Over the course of many centuries, these two American cultures grew apart, even as the business of disassociating themselves from their imperial progenitor drove them together, and the lines between them hardened. The side that believed itself to be destined by God to transform the world in its own image (the side whose forebears had declared, even before boarding the ship that would take them to Massachusetts Bay, that they had been chosen to be the city upon the hill of which Christ had spoken in the Sermon on the Mount) eventually insisted that things be all their own way, and no one else’s. The Leveler instinct was unleashed on the South, and a profoundly complex culture was “reconstructed” to suit the tastes of the ascendant Yankee empire.
Today, the ineptly-named Washington, DC (whose namesake was an anti-imperialist Southerner) straddles the globe, throwing its weight around from Baghdad to Taipei, and from Ottawa to Johannesburg. Those who seek the origins of the Yankee empire often disagree as to when it began, but many agree that the United States of America is, indeed, an imperial power. The details of this empire have been written about in a host of other volumes. Recently, for example, gifted American historian Bill McClay has told the story of how America slowly changed from being a gathering of cultures to a being a single nation-state. James Ronald and Walter Donald Kennedy’s excellent Yankee Empire lists many—but, astoundingly, nowhere near all—of this empire’s many sins. Noam Chomsky, Edward Said, William Appleman Williams, and Chalmers Johnson have helped flesh out the rest, but much of the enormity of the Yankee empire remains to be told.
One of the mainstays of the Yankee empire’s episteme is the belief in its own exceptionalism. “American exceptionalism” is a Stalinist moniker, to be sure, but long before the Soviet Union, northern Americans—such as those who prided themselves on the biblical nature of a city they had not yet built in a land they had not yet been to—thought of themselves as uniquely called to effect heaven on earth. This assurance of predestination has colored nearly everything the Yankee empire has done, from the forced assimilation of Native Americans in concentration camps and the internment of Japanese Americans behind barbed wire to the “liberation,” by bullet, bomb, and bayonet, of the Moros, the Cubans, the Okinawans, the Iraqis, and more. It is because Yankees see themselves, and their empire, as exceptional that they are willing to make exceptions to the rules and exempt their imperium from the usual historical processes by which so many other empires have risen and collapsed.

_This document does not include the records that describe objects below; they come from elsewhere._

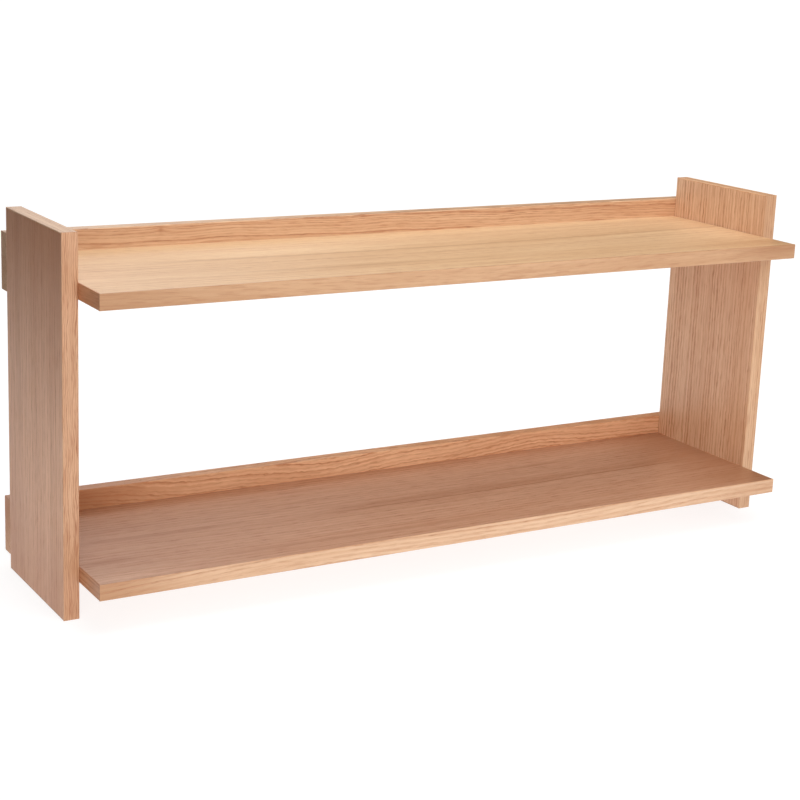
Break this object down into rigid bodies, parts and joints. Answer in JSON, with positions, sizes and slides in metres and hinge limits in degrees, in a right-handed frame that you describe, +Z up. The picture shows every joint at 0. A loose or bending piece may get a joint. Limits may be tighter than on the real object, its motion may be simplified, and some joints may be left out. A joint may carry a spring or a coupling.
{
  "type": "two-tier wall shelf",
  "caption": "Oak wall shelf with side panels, an upper and a lower shelf board reaching out past them, and back rails that carry it on the wall.",
  "frame": {"origin": "middle of the overall length and depth, at the level of the side panels' undersides", "axes": "+X along the shelves, +Y towards the wall, +Z up"},
  "size_m": [0.8, 0.213, 0.35],
  "materials": {
    "oak_veneered_board": "light oak veneer, straight grain, matt oiled",
    "oak_edge_band": "light oak edge band, matt oiled",
    "solid_oak": "solid oak, lively flat-sawn grain, matt oiled",
    "beech": "bare fluted beech",
    "zinc_plated_steel": "bright zinc plate",
    "hanger_steel": "rolled and nickel-plated steel"
  },
  "bodies": {
    "root": {"left_panel": "oak_veneered_board", "right_panel": "oak_veneered_board", "upper_shelf": "oak_veneered_board", "lower_shelf": "oak_veneered_board", "upper_rail": "solid_oak", "lower_rail": "solid_oak", "left_panel_front_band": "oak_edge_band", "left_panel_rear_band": "oak_edge_band", "left_panel_top_band": "oak_edge_band", "left_panel_bottom_band": "oak_edge_band", "right_panel_front_band": "oak_edge_band", "right_panel_rear_band": "oak_edge_band", "right_panel_top_band": "oak_edge_band", "right_panel_bottom_band": "oak_edge_band", "upper_shelf_front_band": "oak_edge_band", "upper_shelf_left_band": "oak_edge_band", "upper_shelf_right_band": "oak_edge_band", "lower_shelf_front_band": "oak_edge_band", "lower_shelf_left_band": "oak_edge_band", "lower_shelf_right_band": "oak_edge_band", "upper_left_dowels": "beech", "upper_right_dowels": "beech", "lower_left_dowels": "beech", "lower_right_dowels": "beech", "upper_rail_screws": "zinc_plated_steel", "lower_rail_screws": "zinc_plated_steel", "left_keyhole_plate": "hanger_steel", "right_keyhole_plate": "hanger_steel", "left_plate_screws": "zinc_plated_steel", "right_plate_screws": "zinc_plated_steel"}
  },
  "joints": []
}
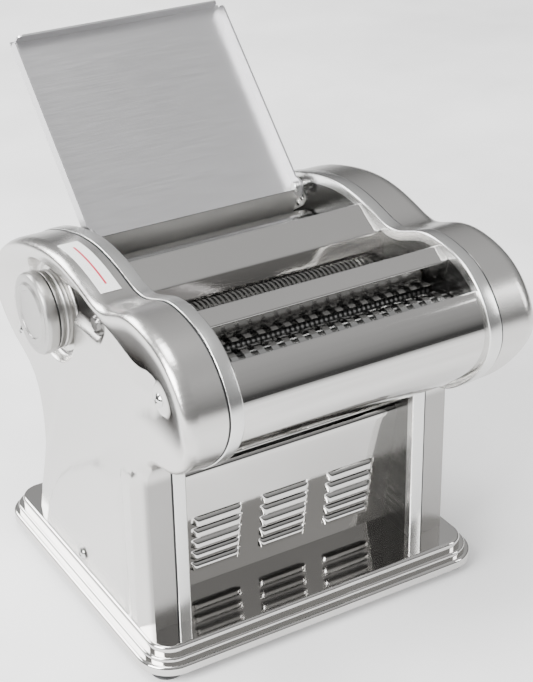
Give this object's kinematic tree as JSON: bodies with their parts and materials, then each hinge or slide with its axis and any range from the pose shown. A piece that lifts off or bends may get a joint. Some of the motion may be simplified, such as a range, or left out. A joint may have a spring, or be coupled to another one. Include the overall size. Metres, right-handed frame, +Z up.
{
  "type": "electric pasta machine",
  "caption": "Countertop electric pasta roller with adjustable dough rollers, two noodle cutter pairs, side covers, feed tray that folds down as a lid, and a louvred motor compartment.",
  "frame": {"origin": "on the counter under the middle of the whole machine's width and depth", "axes": "+Z up, +X along the rollers to the geared side, +Y to the rear where the feed tray leans back"},
  "size_m": [0.2256, 0.279, 0.3055],
  "materials": {
    "mirror_steel": "mirror polished stainless sheet",
    "brushed_cover": "satin pressed cover",
    "satin_band": "fine satin",
    "side_steel": "cold rolled sheet",
    "lid_steel": "satin sheet",
    "roller_steel": "ground and plated",
    "gear_steel": "oiled machined teeth",
    "black_rubber": "matt moulded",
    "bright_screw": "bright plated",
    "bronze": "sintered bronze",
    "knob_metal": "satin turned",
    "label_white": "matt film",
    "motor_casting": "bare casting",
    "black_plastic": "moulded",
    "comb_plastic": "food grade plastic"
  },
  "bodies": {
    "root": {"base_tray": "mirror_steel", "bottom_plate": "side_steel", "cover_posts": "side_steel", "cover_screws": "bright_screw", "cutter_combs": "comb_plastic", "foot_front_left": "black_rubber", "foot_front_right": "black_rubber", "foot_rear_left": "black_rubber", "foot_rear_right": "black_rubber", "foot_screws": "bright_screw", "front_panel": "mirror_steel", "gearbox": "motor_casting", "hopper_plate": "side_steel", "hopper_rivets": "bright_screw", "idler_studs": "side_steel", "label_plate": "label_white", "left_cover": "brushed_cover", "left_gasket": "black_rubber", "left_rim_band": "satin_band", "left_side_plate": "side_steel", "lid_pins": "bright_screw", "motor": "motor_casting", "motor_bracket": "side_steel", "power_inlet": "black_plastic", "rear_hood": "mirror_steel", "rear_panel": "mirror_steel", "right_cover": "brushed_cover", "right_gasket": "black_rubber", "right_rim_band": "satin_band", "right_side_plate": "side_steel", "roller_bushes": "bronze", "roller_cover_front": "mirror_steel", "roller_cover_middle": "mirror_steel", "roller_cover_rear": "mirror_steel", "sheet_scrapers": "side_steel", "switch_housing": "black_plastic", "tie_rods": "side_steel"},
    "front_roller": {"sheet_roller_front": "roller_steel", "sheet_gear_front": "gear_steel"},
    "rear_roller": {"sheet_roller_rear": "roller_steel", "sheet_gear_rear": "gear_steel"},
    "carriage": {"left_bearing_block": "side_steel", "right_bearing_block": "side_steel", "carriage_rod": "side_steel", "scroll_pin": "side_steel"},
    "adjuster": {"scroll_disc": "side_steel"},
    "knob": {"knob": "knob_metal"},
    "main_idler": {"main_idler_gear": "gear_steel"},
    "motor_shaft": {"motor_pinion": "gear_steel"},
    "cutter_idler": {"cutter_idler_gear": "gear_steel"},
    "narrow_front": {"narrow_cutter_front": "roller_steel", "narrow_gear_front": "gear_steel"},
    "narrow_rear": {"narrow_cutter_rear": "roller_steel", "narrow_gear_rear": "gear_steel"},
    "wide_rear": {"wide_cutter_rear": "roller_steel", "wide_gear_rear": "gear_steel"},
    "wide_front": {"wide_cutter_front": "roller_steel", "wide_gear_front": "gear_steel"},
    "lid": {"lid": "lid_steel"},
    "rocker": {"switch_rocker": "black_plastic"}
  },
  "joints": [
    {"name": "front_roller_spin", "type": "hinge", "parent": "root", "child": "front_roller", "pos_m": [0, -0.0035, 0.1765], "axis": [1, 0, 0], "continuous": true},
    {"name": "adjuster_turn", "type": "hinge", "parent": "root", "child": "adjuster", "pos_m": [0, 0.037, 0.1765], "axis": [1, 0, 0], "range_deg": [0, 240]},
    {"name": "carriage_slide", "type": "slide", "parent": "root", "child": "carriage", "axis": [0, 1, 0], "range_m": [0, 0.0026]},
    {"name": "rear_roller_spin", "type": "hinge", "parent": "carriage", "child": "rear_roller", "pos_m": [0, 0.037, 0.1765], "axis": [1, 0, 0], "continuous": true},
    {"name": "knob_pull", "type": "slide", "parent": "adjuster", "child": "knob", "axis": [-1, 0, 0], "range_m": [0, 0.004], "stiffness_N_per_m": 400, "springref_m": -0.003},
    {"name": "main_idler_spin", "type": "hinge", "parent": "root", "child": "main_idler", "pos_m": [0, 0.00372, 0.13208], "axis": [1, 0, 0], "continuous": true},
    {"name": "motor_shaft_spin", "type": "hinge", "parent": "root", "child": "motor_shaft", "pos_m": [0, 0.0125, 0.0905], "axis": [1, 0, 0], "continuous": true},
    {"name": "cutter_idler_spin", "type": "hinge", "parent": "root", "child": "cutter_idler", "pos_m": [0, -0.04704, 0.17013], "axis": [1, 0, 0], "continuous": true},
    {"name": "narrow_front_spin", "type": "hinge", "parent": "root", "child": "narrow_front", "pos_m": [0, -0.078, 0.1885], "axis": [1, 0, 0], "continuous": true},
    {"name": "narrow_rear_spin", "type": "hinge", "parent": "root", "child": "narrow_rear", "pos_m": [0, -0.057, 0.1885], "axis": [1, 0, 0], "continuous": true},
    {"name": "wide_rear_spin", "type": "hinge", "parent": "root", "child": "wide_rear", "pos_m": [0, -0.102, 0.1885], "axis": [1, 0, 0], "continuous": true},
    {"name": "wide_front_spin", "type": "hinge", "parent": "root", "child": "wide_front", "pos_m": [0, -0.123, 0.1885], "axis": [1, 0, 0], "continuous": true},
    {"name": "lid_hinge", "type": "hinge", "parent": "root", "child": "lid", "pos_m": [0, 0.0445, 0.2108], "axis": [1, 0, 0], "range_deg": [0, 122]},
    {"name": "switch_rock", "type": "hinge", "parent": "root", "child": "rocker", "pos_m": [-0.038, 0.0655, 0.0685], "axis": [1, 0, 0], "range_deg": [0, 16]}
  ],
  "couplings": [
    {"joint": "rear_roller_spin", "follows": "front_roller_spin", "ratio": -1},
    {"joint": "main_idler_spin", "follows": "front_roller_spin", "ratio": -0.8},
    {"joint": "motor_shaft_spin", "follows": "front_roller_spin", "ratio": 1.1429},
    {"joint": "cutter_idler_spin", "follows": "front_roller_spin", "ratio": -0.83333},
    {"joint": "narrow_front_spin", "follows": "front_roller_spin", "ratio": 1.6667},
    {"joint": "narrow_rear_spin", "follows": "front_roller_spin", "ratio": -1.6667},
    {"joint": "wide_rear_spin", "follows": "front_roller_spin", "ratio": -1.6667},
    {"joint": "wide_front_spin", "follows": "front_roller_spin", "ratio": 1.6667},
    {"joint": "adjuster_turn", "follows": "carriage_slide", "rad_per_m": 1611.1}
  ]
}
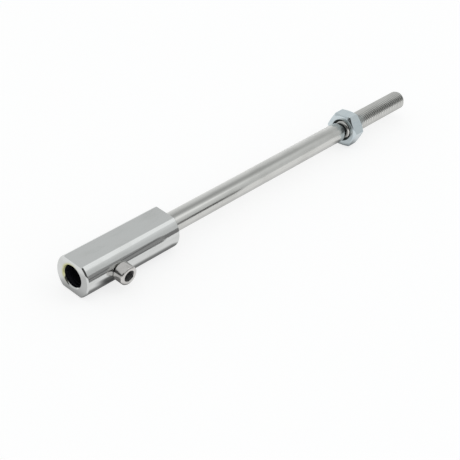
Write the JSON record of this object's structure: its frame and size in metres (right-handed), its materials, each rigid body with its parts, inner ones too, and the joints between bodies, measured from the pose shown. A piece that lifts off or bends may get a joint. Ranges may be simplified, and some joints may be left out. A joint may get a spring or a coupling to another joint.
{
  "type": "rigging turnbuckle clamp stud",
  "caption": "Clamp end fitting of a rigging turnbuckle: a flatted round body takes a rope end in its bore under a cross screw, and a long rod ends in a metric stud with a lock nut.",
  "frame": {"origin": "centre of the rope bore's mouth, on the bore's axis", "axes": "+X along the bore and the rod towards the end of the thread, +Z square to the body's two spanner flats, -Y the side the clamp screw enters from"},
  "size_m": [0.24, 0.0254, 0.0178],
  "materials": {
    "body_plating": "bright nickel-chrome plating over steel",
    "rod_plating": "bright plating over drawn steel bar",
    "nut_zinc": "clear bluish zinc plating",
    "screw_nickel": "bright nickel plating"
  },
  "bodies": {
    "fitting": {"clamp_body": "body_plating", "threaded_rod": "rod_plating"},
    "nut": {"lock_nut": "nut_zinc"},
    "screw": {"clamp_screw": "screw_nickel"}
  },
  "joints": [
    {"name": "lock_nut_travel", "type": "slide", "parent": "fitting", "child": "nut", "axis": [1, 0, 0], "range_m": [-0.0022, 0.0436]},
    {"name": "clamp_screw_travel", "type": "slide", "parent": "fitting", "child": "screw", "axis": [0, -1, 0], "range_m": [0, 0.006]}
  ]
}
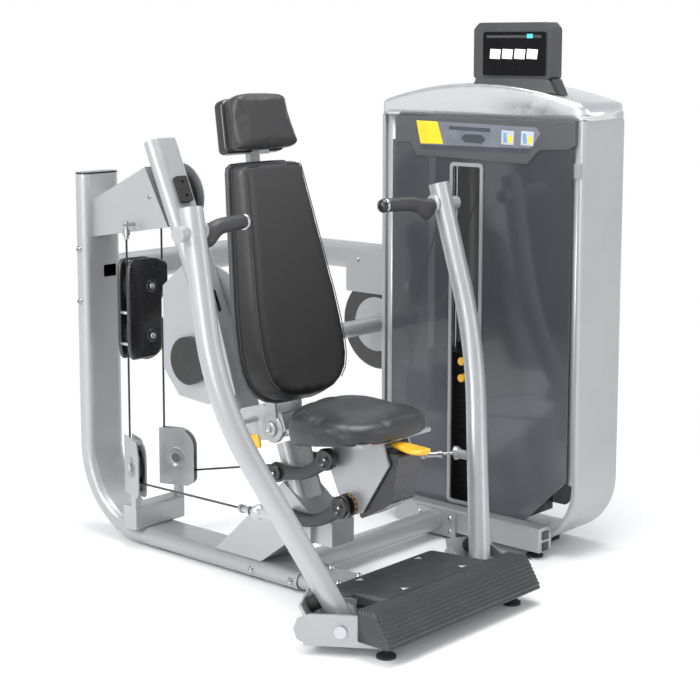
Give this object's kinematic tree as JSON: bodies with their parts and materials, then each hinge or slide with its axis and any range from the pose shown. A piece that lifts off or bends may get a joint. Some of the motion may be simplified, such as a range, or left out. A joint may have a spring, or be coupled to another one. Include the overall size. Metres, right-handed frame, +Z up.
{
  "type": "chest press machine",
  "caption": "Converging chest press with a reclined back pad, adjustable seat, two press arms and a shrouded weight stack driven by cables, pulleys and a torque shaft",
  "frame": {"origin": "underside of the middle rubber pad of the base rail, on the floor, in the centre plane of the seat", "axes": "+Z up, the user faces -Y, the weight tower stands on the +X side"},
  "size_m": [1.5673, 1.582, 1.68],
  "materials": {
    "silver_frame": "metallic silver powder coat, satin",
    "black_paint": "gloss black",
    "graphite": "metallic graphite moulding, semi-gloss",
    "plate_steel": "zinc-bright plate",
    "bolt_chrome": "polished",
    "rod_chrome": "ground and chromed",
    "black_rubber": "matt, slightly ribbed",
    "grip_rubber": "moulded, fine texture",
    "black_plastic": "moulded, fine grain",
    "console_plastic": "moulded dark grey",
    "smoked_panel": "smoked translucent acrylic",
    "header_grey": "satin grey",
    "stack_iron": "black enamelled",
    "pulley_nylon": "glass-filled nylon",
    "cable_black": "nylon-coated steel cable",
    "yellow_lever": "moulded yellow",
    "upholstery": "dark charcoal vinyl leather"
  },
  "bodies": {
    "frame": {"base_rail": "silver_frame", "end_caps": "black_plastic", "front_crossbar": "silver_frame", "pivot_brackets": "plate_steel", "rubber_bumpers": "black_rubber", "footplate_cover": "black_plastic", "cross_tube": "silver_frame", "tower_base_bar": "silver_frame", "levelling_feet": "black_rubber", "upper_beam": "silver_frame", "pulley_box": "silver_frame", "back_tube": "silver_frame", "bearing_plates": "silver_frame", "pulley_guards": "plate_steel", "pulley_pedestal": "silver_frame", "seat_frame": "silver_frame", "seat_casting": "silver_frame", "fasteners": "bolt_chrome", "tower_band": "silver_frame", "tower_cap": "graphite", "console_housing": "console_plastic", "header_panel": "header_grey", "shroud_panels": "smoked_panel", "tower_trims": "plate_steel", "guide_rods": "rod_chrome", "tower_crosshead": "black_paint", "weight_plates": "stack_iron", "stack_cable": "cable_black", "drive_cable": "cable_black", "riser_cable": "cable_black"},
    "left_press_arm": {"left_arm": "silver_frame", "left_grip": "grip_rubber"},
    "right_press_arm": {"right_arm": "silver_frame", "right_grip": "grip_rubber"},
    "left_cable_run": {"left_press_cable": "cable_black"},
    "right_cable_run": {"right_press_cable": "cable_black"},
    "left_tensioner": {"left_turnbuckle": "bolt_chrome"},
    "right_tensioner": {"right_turnbuckle": "bolt_chrome"},
    "floating_block": {"block_housing": "black_paint"},
    "upper_block_pulley": {"block_upper_pulley": "pulley_nylon"},
    "lower_block_pulley": {"block_lower_pulley": "pulley_nylon"},
    "left_guide": {"left_guide_pulley": "pulley_nylon"},
    "right_guide": {"right_guide_pulley": "pulley_nylon"},
    "top_guide": {"top_pulley": "pulley_nylon"},
    "shaft": {"torque_shaft": "silver_frame", "cam_disc": "black_paint"},
    "lifted_weights": {"lifted_plates": "stack_iron"},
    "selectors": {"selector_pins": "yellow_lever"},
    "stack_guide": {"stack_pulley": "pulley_nylon"},
    "seat_lower_link": {"lower_link": "black_paint"},
    "seat_upper_link": {"upper_link": "black_paint"},
    "seat": {"seat_carriage": "plate_steel", "seat_housing": "black_plastic", "seat_cushion": "upholstery"},
    "seat_release": {"seat_lever": "yellow_lever"},
    "back_pad": {"back_shell": "black_plastic", "back_cushion": "upholstery", "headrest": "upholstery", "back_bracket": "plate_steel"},
    "back_release": {"back_lever": "yellow_lever"}
  },
  "joints": [
    {"name": "left_press", "type": "hinge", "parent": "frame", "child": "left_press_arm", "pos_m": [-0.303, -0.583, 0.07], "axis": [0.832, 0.5548, 0], "range_deg": [0, 24]},
    {"name": "right_press", "type": "hinge", "parent": "frame", "child": "right_press_arm", "pos_m": [0.303, -0.583, 0.07], "axis": [0.832, -0.5548, 0], "range_deg": [0, 24]},
    {"name": "left_run_swing", "type": "hinge", "parent": "frame", "child": "left_cable_run", "pos_m": [-0.09251, 0.49635, 0.22], "axis": [-0.3733, 0.2897, 0.8813], "range_deg": [0, 7.28]},
    {"name": "right_run_swing", "type": "hinge", "parent": "frame", "child": "right_cable_run", "pos_m": [0.09251, 0.49635, 0.22], "axis": [-0.3733, -0.2897, -0.8813], "range_deg": [0, 7.28]},
    {"name": "left_run_pay", "type": "slide", "parent": "left_cable_run", "child": "left_tensioner", "axis": [-0.356, -0.922, 0.1522], "range_m": [0, 0.101]},
    {"name": "right_run_pay", "type": "slide", "parent": "right_cable_run", "child": "right_tensioner", "axis": [0.356, -0.922, 0.1522], "range_m": [0, 0.101]},
    {"name": "block_travel", "type": "slide", "parent": "frame", "child": "floating_block", "axis": [0, 0, -1], "range_m": [0, 0.101], "deforming": ["riser_cable", "drive_cable"]},
    {"name": "upper_block_spin", "type": "hinge", "parent": "floating_block", "child": "upper_block_pulley", "pos_m": [0, 0.543, 0.846], "axis": [0, 1, 0], "range_deg": [-5, 81.14]},
    {"name": "lower_block_spin", "type": "hinge", "parent": "floating_block", "child": "lower_block_pulley", "pos_m": [0, 0.543, 0.684], "axis": [0, 1, 0], "continuous": true},
    {"name": "left_guide_spin", "type": "hinge", "parent": "frame", "child": "left_guide", "pos_m": [-0.09251, 0.49635, 0.27], "axis": [0.9329, -0.3602, 0], "range_deg": [-5, 118.45]},
    {"name": "right_guide_spin", "type": "hinge", "parent": "frame", "child": "right_guide", "pos_m": [0.09251, 0.49635, 0.27], "axis": [0.9329, 0.3602, 0], "range_deg": [-5, 118.45]},
    {"name": "top_pulley_spin", "type": "hinge", "parent": "frame", "child": "top_guide", "pos_m": [0.0745, 0.468, 1.13], "axis": [-1, 0, 0], "range_deg": [-5, 156.26]},
    {"name": "shaft_turn", "type": "hinge", "parent": "frame", "child": "shaft", "pos_m": [0.0745, 0.27, 0.642], "axis": [1, 0, 0], "range_deg": [-5, 150.44]},
    {"name": "stack_lift", "type": "slide", "parent": "frame", "child": "lifted_weights", "axis": [0, 0, 1], "range_m": [0, 0.302], "deforming": ["stack_cable"]},
    {"name": "selector_pull", "type": "slide", "parent": "lifted_weights", "child": "selectors", "axis": [-1, 0, 0], "range_m": [0, 0.115]},
    {"name": "stack_pulley_spin", "type": "hinge", "parent": "frame", "child": "stack_guide", "pos_m": [0.857, -0.146, 1.31], "axis": [-1, 0, 0], "range_deg": [-5, 291.48]},
    {"name": "seat_link_turn", "type": "hinge", "parent": "frame", "child": "seat_lower_link", "pos_m": [0, -0.18, 0.231], "axis": [1, 0, 0], "range_deg": [0, 35]},
    {"name": "seat_upper_turn", "type": "hinge", "parent": "frame", "child": "seat_upper_link", "pos_m": [0, -0.126, 0.362], "axis": [1, 0, 0], "range_deg": [0, 36]},
    {"name": "seat_level", "type": "hinge", "parent": "seat_lower_link", "child": "seat", "pos_m": [0, -0.384, 0.306], "axis": [1, 0, 0], "range_deg": [-36, 0]},
    {"name": "seat_lever_pull", "type": "hinge", "parent": "seat", "child": "seat_release", "pos_m": [0, -0.505, 0.496], "axis": [-1, 0, 0], "range_deg": [0, 8], "stiffness_Nm_per_rad": 4, "springref_deg": -17.19},
    {"name": "back_recline", "type": "hinge", "parent": "frame", "child": "back_pad", "pos_m": [0, -0.075, 0.479], "axis": [-1, 0, 0], "range_deg": [0, 14]},
    {"name": "back_lever_pull", "type": "hinge", "parent": "frame", "child": "back_release", "pos_m": [0, -0.005, 0.498], "axis": [-1, 0, 0], "range_deg": [0, 18], "stiffness_Nm_per_rad": 4, "springref_deg": -17.19}
  ],
  "couplings": [
    {"joint": "right_press", "follows": "left_press", "ratio": 1},
    {"joint": "left_run_swing", "follows": "left_press", "ratio": 0.29066},
    {"joint": "right_run_swing", "follows": "left_press", "ratio": 0.29066},
    {"joint": "left_run_pay", "follows": "left_press", "m_per_rad": 0.23635},
    {"joint": "right_run_pay", "follows": "left_press", "m_per_rad": 0.23635},
    {"joint": "block_travel", "follows": "left_press", "m_per_rad": 0.23635},
    {"joint": "upper_block_spin", "follows": "left_press", "ratio": 3.1724},
    {"joint": "left_guide_spin", "follows": "left_press", "ratio": 4.7269},
    {"joint": "right_guide_spin", "follows": "left_press", "ratio": 4.7269},
    {"joint": "top_pulley_spin", "follows": "left_press", "ratio": 6.3025},
    {"joint": "shaft_turn", "follows": "left_press", "ratio": 6.0601},
    {"joint": "stack_lift", "follows": "left_press", "m_per_rad": 0.7162},
    {"joint": "stack_pulley_spin", "follows": "left_press", "ratio": 11.937},
    {"joint": "seat_upper_turn", "follows": "seat_link_turn", "ratio": 1},
    {"joint": "seat_level", "follows": "seat_link_turn", "ratio": -1}
  ]
}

Now, from esteemed English historian A.G. Hopkins, comes a new book, American Empire, which begins from a very different place than belief in American exceptionalism. The opposite place, in fact. For Hopkins, America is not a separate country so much as an extension of the British Empire, operating under the same logic of empire that both goads and plagues all other empires, and not even really an independent entity until very late in the imperial game. The Kennedys’ Yankee Empire is the unsettling of Yankee ambition from the viewpoint of the Confederacy; Hopkins’ American Empire is the unsettling of Yankee ambition from the viewpoint of Whitehall. In both books we find, not an exceptional imperial project, but a rather lackluster one. The American empire is nothing particularly special, but rather a variation on a theme as old as human history itself.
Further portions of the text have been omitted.